In scientific publishing, we are dealing with a world that is moving beyond incremental change. We should expect really major change. We should not assume that the ACM should continue to be in this world. Why should Oxford University Press continue? Why should Elsevier or WestLaw or any other organization assume that it will remain important? These organizations have done a tremendous job with old technology. What makes us think that they will be leaders with new technology?

I can not predict the future, but I can tell you what I observe today. In particular, I can make some observations on being an author and a reader in this world. For the rest of this talk I will give a few examples from my own personal experience and make some comments about them. I will suggest a few conclusions. But this is experimental field. We each look at the observations and we each try to draw conclusions.

A good starting point is, "As We May Think." This is, as you probably recognize, the title of a paper published in 1945 by Vannevar Bush; many people see his paper as an inspiration for what we do today. It is widely read today because it is on the web with open access. How many people read the original article in the Atlantic Monthly? Very few. The web has brought the paper to millions of us.

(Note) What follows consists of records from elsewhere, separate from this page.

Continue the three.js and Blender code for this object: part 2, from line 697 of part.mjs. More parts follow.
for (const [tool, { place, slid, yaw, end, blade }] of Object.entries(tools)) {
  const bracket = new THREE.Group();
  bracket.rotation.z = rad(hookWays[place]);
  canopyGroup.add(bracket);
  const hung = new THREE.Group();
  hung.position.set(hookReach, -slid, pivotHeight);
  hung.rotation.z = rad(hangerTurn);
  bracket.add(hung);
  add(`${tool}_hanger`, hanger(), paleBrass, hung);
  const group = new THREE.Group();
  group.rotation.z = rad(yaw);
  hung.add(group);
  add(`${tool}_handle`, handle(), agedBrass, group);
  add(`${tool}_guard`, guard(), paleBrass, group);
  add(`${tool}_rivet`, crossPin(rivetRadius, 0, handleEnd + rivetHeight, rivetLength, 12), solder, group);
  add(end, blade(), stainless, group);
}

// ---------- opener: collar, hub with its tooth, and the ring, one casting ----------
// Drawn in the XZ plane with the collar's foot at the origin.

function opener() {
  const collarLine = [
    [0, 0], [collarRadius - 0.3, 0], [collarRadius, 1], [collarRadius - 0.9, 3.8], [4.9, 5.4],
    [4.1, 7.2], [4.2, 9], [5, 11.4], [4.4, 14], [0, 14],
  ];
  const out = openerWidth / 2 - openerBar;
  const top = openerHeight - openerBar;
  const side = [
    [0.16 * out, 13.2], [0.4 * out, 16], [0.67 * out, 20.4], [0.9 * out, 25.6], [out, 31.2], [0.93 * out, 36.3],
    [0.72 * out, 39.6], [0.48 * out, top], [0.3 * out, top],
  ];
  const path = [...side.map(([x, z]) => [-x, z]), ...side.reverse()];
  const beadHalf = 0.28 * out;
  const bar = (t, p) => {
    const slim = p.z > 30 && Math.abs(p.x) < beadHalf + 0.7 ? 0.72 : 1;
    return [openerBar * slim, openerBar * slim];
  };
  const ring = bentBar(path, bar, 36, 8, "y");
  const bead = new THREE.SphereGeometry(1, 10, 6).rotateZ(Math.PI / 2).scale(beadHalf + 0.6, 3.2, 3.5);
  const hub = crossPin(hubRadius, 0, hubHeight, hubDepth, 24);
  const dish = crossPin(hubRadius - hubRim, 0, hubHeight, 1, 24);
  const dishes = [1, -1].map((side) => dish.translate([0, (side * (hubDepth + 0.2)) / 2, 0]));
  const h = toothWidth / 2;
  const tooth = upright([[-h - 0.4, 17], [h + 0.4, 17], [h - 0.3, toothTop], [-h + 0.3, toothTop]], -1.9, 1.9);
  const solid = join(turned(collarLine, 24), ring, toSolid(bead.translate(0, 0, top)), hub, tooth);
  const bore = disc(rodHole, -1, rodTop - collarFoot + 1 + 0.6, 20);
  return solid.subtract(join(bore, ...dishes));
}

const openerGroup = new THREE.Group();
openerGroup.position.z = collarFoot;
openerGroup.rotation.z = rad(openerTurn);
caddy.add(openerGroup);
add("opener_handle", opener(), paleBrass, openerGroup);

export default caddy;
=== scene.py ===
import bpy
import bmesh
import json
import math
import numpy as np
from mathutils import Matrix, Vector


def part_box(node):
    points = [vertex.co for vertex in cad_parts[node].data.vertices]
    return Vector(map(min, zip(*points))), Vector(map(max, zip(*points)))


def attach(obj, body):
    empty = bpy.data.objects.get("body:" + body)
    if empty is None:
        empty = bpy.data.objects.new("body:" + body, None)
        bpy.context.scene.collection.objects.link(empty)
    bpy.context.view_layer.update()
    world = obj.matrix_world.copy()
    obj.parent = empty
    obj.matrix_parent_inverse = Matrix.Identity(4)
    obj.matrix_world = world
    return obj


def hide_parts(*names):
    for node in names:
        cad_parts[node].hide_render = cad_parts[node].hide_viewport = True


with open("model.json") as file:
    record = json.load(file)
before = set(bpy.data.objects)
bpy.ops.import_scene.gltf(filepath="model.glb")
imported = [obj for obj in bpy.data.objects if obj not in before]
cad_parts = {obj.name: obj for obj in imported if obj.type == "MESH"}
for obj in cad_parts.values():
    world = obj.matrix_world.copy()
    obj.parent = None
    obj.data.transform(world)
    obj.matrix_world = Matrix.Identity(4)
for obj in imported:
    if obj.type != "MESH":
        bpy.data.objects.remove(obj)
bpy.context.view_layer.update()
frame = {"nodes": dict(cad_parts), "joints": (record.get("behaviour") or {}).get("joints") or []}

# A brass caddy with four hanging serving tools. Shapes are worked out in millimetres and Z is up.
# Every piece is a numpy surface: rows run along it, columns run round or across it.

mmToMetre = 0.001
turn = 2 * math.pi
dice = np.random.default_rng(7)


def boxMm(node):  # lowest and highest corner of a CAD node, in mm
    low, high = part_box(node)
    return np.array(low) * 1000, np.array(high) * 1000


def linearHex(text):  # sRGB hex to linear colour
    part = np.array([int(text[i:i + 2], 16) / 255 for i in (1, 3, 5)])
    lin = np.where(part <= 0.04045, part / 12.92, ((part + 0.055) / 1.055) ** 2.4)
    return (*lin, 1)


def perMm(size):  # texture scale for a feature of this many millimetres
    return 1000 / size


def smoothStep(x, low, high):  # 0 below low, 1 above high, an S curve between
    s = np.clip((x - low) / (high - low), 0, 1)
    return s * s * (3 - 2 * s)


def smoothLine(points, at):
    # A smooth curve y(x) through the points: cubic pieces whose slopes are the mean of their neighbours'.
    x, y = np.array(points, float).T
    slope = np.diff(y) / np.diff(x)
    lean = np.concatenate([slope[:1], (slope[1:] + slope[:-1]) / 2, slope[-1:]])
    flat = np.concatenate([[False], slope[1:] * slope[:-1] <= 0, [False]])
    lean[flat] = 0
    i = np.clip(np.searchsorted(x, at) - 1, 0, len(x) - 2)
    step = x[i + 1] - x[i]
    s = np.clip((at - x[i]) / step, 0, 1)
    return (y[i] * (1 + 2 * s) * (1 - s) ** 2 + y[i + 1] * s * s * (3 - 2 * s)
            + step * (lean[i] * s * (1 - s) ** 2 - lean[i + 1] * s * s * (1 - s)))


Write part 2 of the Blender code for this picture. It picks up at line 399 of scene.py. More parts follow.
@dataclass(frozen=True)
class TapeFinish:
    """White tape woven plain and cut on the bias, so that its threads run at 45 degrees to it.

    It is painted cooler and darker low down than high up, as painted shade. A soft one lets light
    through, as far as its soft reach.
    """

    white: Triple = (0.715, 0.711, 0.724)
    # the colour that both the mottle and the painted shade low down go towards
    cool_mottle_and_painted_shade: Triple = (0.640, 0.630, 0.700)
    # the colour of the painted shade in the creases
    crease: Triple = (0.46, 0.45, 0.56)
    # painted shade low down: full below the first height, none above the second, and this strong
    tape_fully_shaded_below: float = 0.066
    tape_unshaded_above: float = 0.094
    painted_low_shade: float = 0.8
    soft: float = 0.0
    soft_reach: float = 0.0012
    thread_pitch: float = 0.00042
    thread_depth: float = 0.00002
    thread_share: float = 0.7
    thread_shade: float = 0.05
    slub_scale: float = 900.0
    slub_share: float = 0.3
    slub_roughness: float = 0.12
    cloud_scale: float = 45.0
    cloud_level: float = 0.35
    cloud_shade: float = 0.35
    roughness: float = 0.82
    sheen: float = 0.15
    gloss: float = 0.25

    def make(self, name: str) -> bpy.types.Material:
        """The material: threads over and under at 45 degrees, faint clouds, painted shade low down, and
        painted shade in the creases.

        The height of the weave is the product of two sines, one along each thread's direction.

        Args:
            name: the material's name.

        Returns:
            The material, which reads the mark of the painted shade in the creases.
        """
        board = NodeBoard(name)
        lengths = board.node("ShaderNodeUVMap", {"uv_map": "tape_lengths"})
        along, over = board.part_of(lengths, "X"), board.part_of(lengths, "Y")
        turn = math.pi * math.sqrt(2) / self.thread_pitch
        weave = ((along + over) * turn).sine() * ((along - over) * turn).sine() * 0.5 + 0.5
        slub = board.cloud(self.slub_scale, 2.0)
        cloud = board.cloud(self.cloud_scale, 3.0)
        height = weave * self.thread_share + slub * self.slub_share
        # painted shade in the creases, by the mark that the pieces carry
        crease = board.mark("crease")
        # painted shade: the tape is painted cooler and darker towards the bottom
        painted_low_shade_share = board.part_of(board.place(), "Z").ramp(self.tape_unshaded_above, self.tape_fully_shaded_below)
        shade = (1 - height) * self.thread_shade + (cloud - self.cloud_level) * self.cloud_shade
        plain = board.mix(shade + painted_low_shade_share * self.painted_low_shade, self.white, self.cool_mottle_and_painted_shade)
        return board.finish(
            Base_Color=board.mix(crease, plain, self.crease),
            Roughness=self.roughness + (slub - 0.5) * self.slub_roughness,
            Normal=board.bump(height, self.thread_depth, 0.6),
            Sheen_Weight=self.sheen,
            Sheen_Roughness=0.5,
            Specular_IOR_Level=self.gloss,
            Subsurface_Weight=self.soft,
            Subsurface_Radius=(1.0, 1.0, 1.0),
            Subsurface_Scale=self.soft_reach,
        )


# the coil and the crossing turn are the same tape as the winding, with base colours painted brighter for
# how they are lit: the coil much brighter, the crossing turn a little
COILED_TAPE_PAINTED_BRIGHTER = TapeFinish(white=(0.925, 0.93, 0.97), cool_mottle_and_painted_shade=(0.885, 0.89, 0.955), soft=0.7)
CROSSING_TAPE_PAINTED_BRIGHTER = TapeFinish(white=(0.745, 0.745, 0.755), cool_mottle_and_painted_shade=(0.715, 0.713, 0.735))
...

The first half of the article is a discussion of why the traditional methods of scientific journal publishing are ill-suited to modern science. This part of the article reads as well today as it did then. The reason is because the traditional model of modern scientific journal publishing is often a barrier to communication. We can do better.

Let me put this in context. I have spent most of my life in universities. I now work for a small research organization that does not have a library. Yet I think I am more up to date with current research in my fields of digital libraries, electronic publishing, and networks than at any time in my career, at least since I was a young faculty member. As a reader who does not have use of a conventional library I read only online and only open access material. If information is not online with open access it does not exist. And fortunately in my fields, everything appears first online with open access. Some things appear later in the traditional journal literature.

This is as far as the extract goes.